因为这是一个I/O操作,为了处理可能出现的异常,我们需要在try,except块处理这部分操作。其次,我们根据socket.connect_ex()方法连接目标地址,通过该方法返回的状态代码来判断连接是否成功。该方法返回0代表连接成功。所以当返回值为0的时候将当前端口记录为打开状态。反之记录为关闭。另外,当连接操作出现异常的时候,我们也将端口记录为关闭状态,因为其并不能被成功连接(可能因为防火墙或者数据包被过滤等原因)。

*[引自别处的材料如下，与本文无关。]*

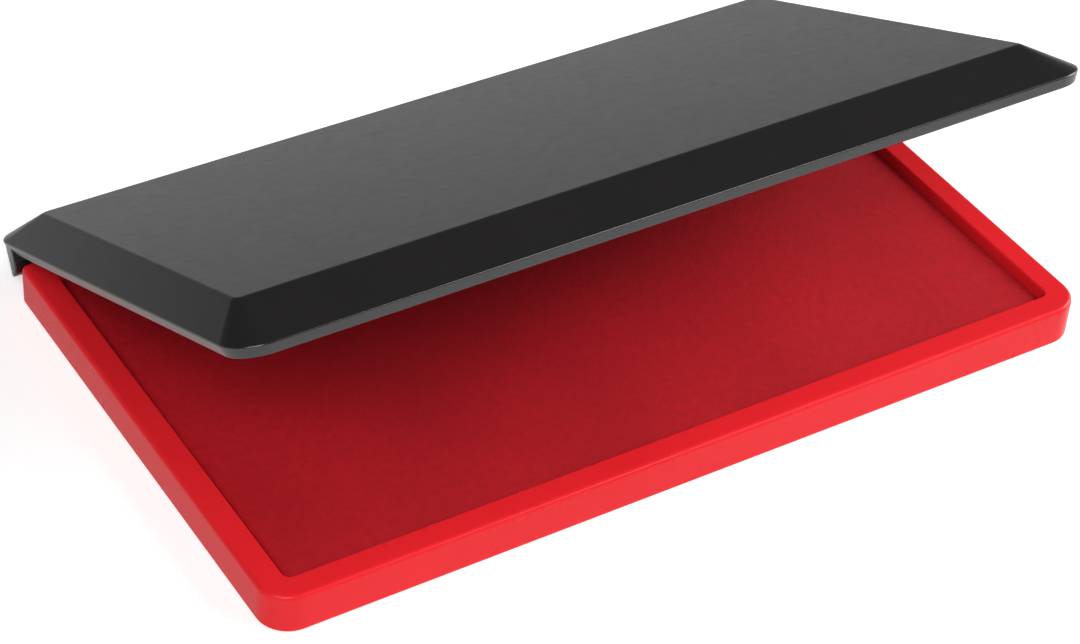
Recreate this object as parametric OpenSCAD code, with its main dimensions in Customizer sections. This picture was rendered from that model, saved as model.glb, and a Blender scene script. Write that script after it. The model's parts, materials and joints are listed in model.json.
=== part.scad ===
// Hinged ink pad: a tray that holds a cloth-covered pad, and a bevelled lid.
// Millimetres. The origin is the middle of the tray's underside.
// +X runs along the hinge, +Y points to the hinge at the back, +Z points up.

/* [Tray] */
// Length of the tray, along the hinge
tray_l = 170; // [140:1:200]
// Depth of the tray, from the front edge to the back edge
tray_w = 108; // [90:1:130]
// Height of the tray, from the table to the top of the rim
tray_h = 8; // [7.6:0.1:12]
// Radius of the outer corners, seen from above
tray_corner_r = 6; // [4.5:0.1:9]
// Width of the rim at the front and at both sides
rim_w = 5; // [4.6:0.1:9]
// Width of the rim at the back, which carries the hinge
hinge_rim_w = 13; // [11.5:0.1:18]
// Radius of the pocket's corners
pocket_corner_r = 1.5; // [0.6:0.1:3]
// Radius that softens the rim's outer top edge
rim_edge_r = 0.6; // [0.3:0.05:0.9]
// Radius that softens the bottom edge
base_edge_r = 0.5; // [0.2:0.05:0.9]
// Thickness of the outer wall
tray_wall = 1.6; // [1.2:0.1:1.8]
// Thickness of the wall round the pocket
pocket_wall = 1.4; // [1:0.1:1.8]
// Thickness of the rim's top
rim_t = 1.6; // [1.2:0.1:2.2]
// Thickness of the floor under the pad
floor_t = 1.4; // [1:0.1:1.8]
// Number of ribs across the hollow under the back rim
rib_count = 5; // [1:1:9]
// Thickness of each of those ribs
rib_t = 1.2; // [0.8:0.1:2]

/* [Lid] */
// Angle that the lid stands open, in degrees
lid_open = 25; // [0:1:90]
// Thickness of the walls
lid_wall = 1.6; // [1.2:0.1:1.8]
// Gap between the closed lid and the rim
lid_gap = 0.1; // [0.05:0.05:0.3]
// How far the widest edge stands out past the tray
lid_overhang = 0.8; // [0.3:0.1:1.2]
// Height of the undercut band below the widest edge
undercut_h = 2.2; // [1.6:0.1:3]
// Height of the upright land at the widest edge
edge_land = 0.3; // [0.1:0.05:0.6]
// Height from the bottom of that land to the top panel
bevel_h = 4.8; // [4:0.1:8]
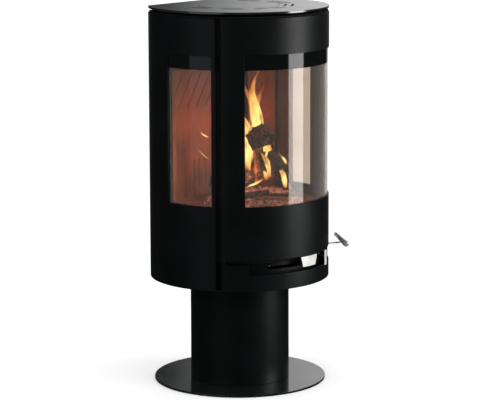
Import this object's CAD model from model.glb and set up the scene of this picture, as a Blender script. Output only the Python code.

需要注意的是,在连接完成后我们一定要调用socket.close()方法来关闭与远程端口之间的TCP连接。否则的话我们的扫描操作可能会引起所谓的TCP连接悬挂问题(Hanging TCP connection)。

总结起来,TCP握手扫描的整体代码如下:

"""
Perform status checking for a given port on a given ip address using TCP handshake

Keyword arguments:
ip -- the ip address that is being scanned
port_number -- the port that is going to be checked
delay -- the time in seconds that a TCP socket waits until timeout
output -- a dict() that stores result pairs in {port, status} style (status = 'OPEN' or 'CLOSE')
"""
def __TCP_connect(ip, port_number, delay, output):
  # Initilize the TCP socket object
  TCP_sock = socket.socket(socket.AF_INET, socket.SOCK_STREAM)
  TCP_sock.setsockopt(socket.SOL_SOCKET, socket.SO_REUSEPORT, 1)
  TCP_sock.settimeout(delay)

  try:
    result = TCP_sock.connect_ex((ip, int(port_number)))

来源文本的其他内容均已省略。